⟨

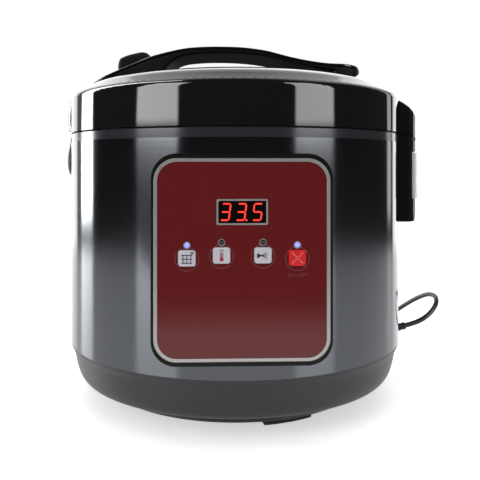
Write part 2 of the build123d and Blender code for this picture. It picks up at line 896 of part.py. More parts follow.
def indicator_lamps():
    """Four small lamps that reach from the board to the face plate."""
    lamps = []
    front = face_front_reach - lamp_ring_proud
    for x, z in lamp_places():
        stalk = panel_slab(Pos(x, z) * Circle(lamp_radius), board_front_reach, front)
        dome = Pos(x, -front, panel_centre_z + z) * Sphere(lamp_radius)
        lamps.append(stalk + dome)
    return Compound(lamps)


def lamp_rings():
    """Bright rings round the lamps."""
    back = face_back_reach
    front = face_front_reach + lamp_ring_proud
    inner = lamp_radius + fit_gap
    rings = []
    for x, z in lamp_places():
        disc = panel_slab(Pos(x, z) * Circle(lamp_ring_radius), back, front)
        rings.append(disc - panel_slab(Pos(x, z) * Circle(inner), back - overrun, front + overrun))
    return Compound(rings)


def tact_switches():
    """Switches on the board, one behind each button."""
    switches = []
    top = board_front_reach + switch_height
    for name, x, z in button_places():
        case = panel_slab(Pos(x, z) * Rectangle(switch_size, switch_size), board_front_reach, top)
        plunger = panel_slab(Pos(x, z) * Circle(plunger_radius), top, top + plunger_height)
        switches.append(case + plunger)
    return Compound(switches)


def panel_button(x, z):
    """A square cap with a flange behind the face plate and a stem to its switch."""
    flange_front = face_back_reach - fit_gap
    flange_back = flange_front - button_flange_thickness
    stem_back = board_front_reach + switch_height + plunger_height + button_travel + switch_gap
    cap_shape = RectangleRounded(button_width, button_height, button_corner)
    flange_width = button_width + 2 * button_flange
    flange_height = button_height + 2 * button_flange
    flange_shape = RectangleRounded(flange_width, flange_height, button_corner)
    cap = panel_slab(Pos(x, z) * cap_shape, flange_front, face_front_reach + button_proud)
    cap = fillet(cap.faces().sort_by(Axis.Y)[0].edges(), button_edge)
    cap += panel_slab(Pos(x, z) * flange_shape, flange_back, flange_front)
    return cap + panel_slab(Pos(x, z) * Circle(button_stem_radius), stem_back, flange_back)


# Hinge and dew cup

def housing_plan(grow):
    """Plan of the hinge housing, grown by an amount."""
    return bulge_plan(
        housing_half_width + grow, housing_corner_reach + grow, housing_reach + grow, housing_inner_reach
    )


def hinge_block():
    """Fixed lower half of the hinge, with the dew cup's pocket and the ears of the pin."""
    top_z = hinge_z - barrel_radius - block_top_gap
    seam_z = deck_z - cheek_gap
    outline = Polyline(
        (housing_inner_reach, block_bottom_z), (block_bottom_reach, block_bottom_z),
        (block_bulge_reach, block_bulge_z), (housing_reach + overrun, top_z),
        (housing_reach + overrun, seam_z), (housing_inner_reach, seam_z), close=True,
    )
    form = side_slab([outline], housing_half_width + overrun)
    solid = form & upright(housing_plan(0), block_bottom_z, seam_z)
    root_x = hinge_x + barrel_radius * ear_root_share
    solid -= block(
        body_radius - 2 * overrun, housing_reach + overrun, -ear_half_width, ear_half_width, top_z,
        seam_z + overrun,
    )
    ears = cross_pin(hinge_x, hinge_z, barrel_radius, ear_half_width)
    ears += block(
        hinge_x - barrel_radius, root_x, -ear_half_width, ear_half_width, top_z - overrun, hinge_z
    )
    ears &= upright(housing_plan(0), block_bottom_z, deck_z + barrel_radius)
    ears -= block(
        body_radius - overrun, housing_reach + overrun, -barrel_half_length - knuckle_gap,
        barrel_half_length + knuckle_gap, top_z, deck_z + 2 * barrel_radius,
    )
    solid += ears
    solid -= cross_pin(hinge_x, hinge_z, pin_radius, housing_half_width)
    solid -= cylinder(body_radius, block_bottom_z - overrun, deck_z + 2 * barrel_radius)
    solid -= cup_pocket()
    drain_x = cup_back_reach + cup_wall + drain_width
    drain = SlotOverall(drain_length, drain_width, rotation=90)
    return solid - extrude(Pos(drain_x, 0, cup_high_z) * drain, amount=top_z - cup_high_z + overrun)


def cup_pocket():
    """The space in the hinge block that the dew cup slides in."""
    half_width = cup_half_width + pocket_gap
    return block(
        cup_back_reach - pocket_gap, housing_reach + cup_proud + overrun, -half_width, half_width,
        cup_low_z - pocket_gap, cup_high_z + pocket_gap,
    )


def cup_plan(inset):
    """Plan of the dew cup, moved in by a wall."""
    bow_radius = (housing_half_width ** 2 + (housing_reach - housing_corner_reach) ** 2) / (
        2 * (housing_reach - housing_corner_reach)
    )
    bow_centre = housing_reach - bow_radius
    half_width = cup_half_width - inset
    bow = bow_radius + cup_proud - inset
    corner_reach = bow_centre + math.sqrt(bow ** 2 - half_width ** 2)
    return bulge_plan(half_width, corner_reach, bow_centre + bow, cup_back_reach + inset)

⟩

The problem: Recopy the whole listing exactly.

Right answer:
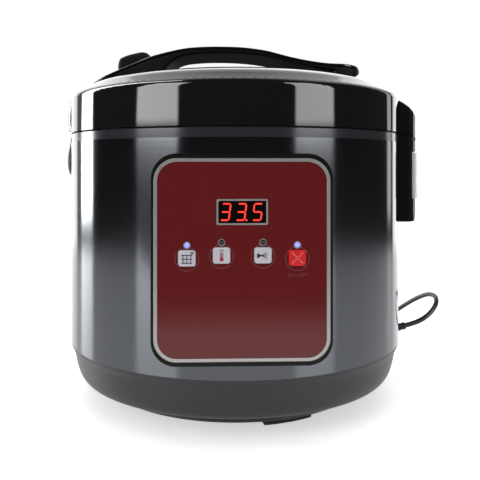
Write part 2 of the build123d and Blender code for this picture. It picks up at line 896 of part.py. More parts follow.
def indicator_lamps():
    """Four small lamps that reach from the board to the face plate."""
    lamps = []
    front = face_front_reach - lamp_ring_proud
    for x, z in lamp_places():
        stalk = panel_slab(Pos(x, z) * Circle(lamp_radius), board_front_reach, front)
        dome = Pos(x, -front, panel_centre_z + z) * Sphere(lamp_radius)
        lamps.append(stalk + dome)
    return Compound(lamps)


def lamp_rings():
    """Bright rings round the lamps."""
    back = face_back_reach
    front = face_front_reach + lamp_ring_proud
    inner = lamp_radius + fit_gap
    rings = []
    for x, z in lamp_places():
        disc = panel_slab(Pos(x, z) * Circle(lamp_ring_radius), back, front)
        rings.append(disc - panel_slab(Pos(x, z) * Circle(inner), back - overrun, front + overrun))
    return Compound(rings)


def tact_switches():
    """Switches on the board, one behind each button."""
    switches = []
    top = board_front_reach + switch_height
    for name, x, z in button_places():
        case = panel_slab(Pos(x, z) * Rectangle(switch_size, switch_size), board_front_reach, top)
        plunger = panel_slab(Pos(x, z) * Circle(plunger_radius), top, top + plunger_height)
        switches.append(case + plunger)
    return Compound(switches)


def panel_button(x, z):
    """A square cap with a flange behind the face plate and a stem to its switch."""
    flange_front = face_back_reach - fit_gap
    flange_back = flange_front - button_flange_thickness
    stem_back = board_front_reach + switch_height + plunger_height + button_travel + switch_gap
    cap_shape = RectangleRounded(button_width, button_height, button_corner)
    flange_width = button_width + 2 * button_flange
    flange_height = button_height + 2 * button_flange
    flange_shape = RectangleRounded(flange_width, flange_height, button_corner)
    cap = panel_slab(Pos(x, z) * cap_shape, flange_front, face_front_reach + button_proud)
    cap = fillet(cap.faces().sort_by(Axis.Y)[0].edges(), button_edge)
    cap += panel_slab(Pos(x, z) * flange_shape, flange_back, flange_front)
    return cap + panel_slab(Pos(x, z) * Circle(button_stem_radius), stem_back, flange_back)


# Hinge and dew cup

def housing_plan(grow):
    """Plan of the hinge housing, grown by an amount."""
    return bulge_plan(
        housing_half_width + grow, housing_corner_reach + grow, housing_reach + grow, housing_inner_reach
    )


def hinge_block():
    """Fixed lower half of the hinge, with the dew cup's pocket and the ears of the pin."""
    top_z = hinge_z - barrel_radius - block_top_gap
    seam_z = deck_z - cheek_gap
    outline = Polyline(
        (housing_inner_reach, block_bottom_z), (block_bottom_reach, block_bottom_z),
        (block_bulge_reach, block_bulge_z), (housing_reach + overrun, top_z),
        (housing_reach + overrun, seam_z), (housing_inner_reach, seam_z), close=True,
    )
    form = side_slab([outline], housing_half_width + overrun)
    solid = form & upright(housing_plan(0), block_bottom_z, seam_z)
    root_x = hinge_x + barrel_radius * ear_root_share
    solid -= block(
        body_radius - 2 * overrun, housing_reach + overrun, -ear_half_width, ear_half_width, top_z,
        seam_z + overrun,
    )
    ears = cross_pin(hinge_x, hinge_z, barrel_radius, ear_half_width)
    ears += block(
        hinge_x - barrel_radius, root_x, -ear_half_width, ear_half_width, top_z - overrun, hinge_z
    )
    ears &= upright(housing_plan(0), block_bottom_z, deck_z + barrel_radius)
    ears -= block(
        body_radius - overrun, housing_reach + overrun, -barrel_half_length - knuckle_gap,
        barrel_half_length + knuckle_gap, top_z, deck_z + 2 * barrel_radius,
    )
    solid += ears
    solid -= cross_pin(hinge_x, hinge_z, pin_radius, housing_half_width)
    solid -= cylinder(body_radius, block_bottom_z - overrun, deck_z + 2 * barrel_radius)
    solid -= cup_pocket()
    drain_x = cup_back_reach + cup_wall + drain_width
    drain = SlotOverall(drain_length, drain_width, rotation=90)
    return solid - extrude(Pos(drain_x, 0, cup_high_z) * drain, amount=top_z - cup_high_z + overrun)


def cup_pocket():
    """The space in the hinge block that the dew cup slides in."""
    half_width = cup_half_width + pocket_gap
    return block(
        cup_back_reach - pocket_gap, housing_reach + cup_proud + overrun, -half_width, half_width,
        cup_low_z - pocket_gap, cup_high_z + pocket_gap,
    )


def cup_plan(inset):
    """Plan of the dew cup, moved in by a wall."""
    bow_radius = (housing_half_width ** 2 + (housing_reach - housing_corner_reach) ** 2) / (
        2 * (housing_reach - housing_corner_reach)
    )
    bow_centre = housing_reach - bow_radius
    half_width = cup_half_width - inset
    bow = bow_radius + cup_proud - inset
    corner_reach = bow_centre + math.sqrt(bow ** 2 - half_width ** 2)
    return bulge_plan(half_width, corner_reach, bow_centre + bow, cup_back_reach + inset)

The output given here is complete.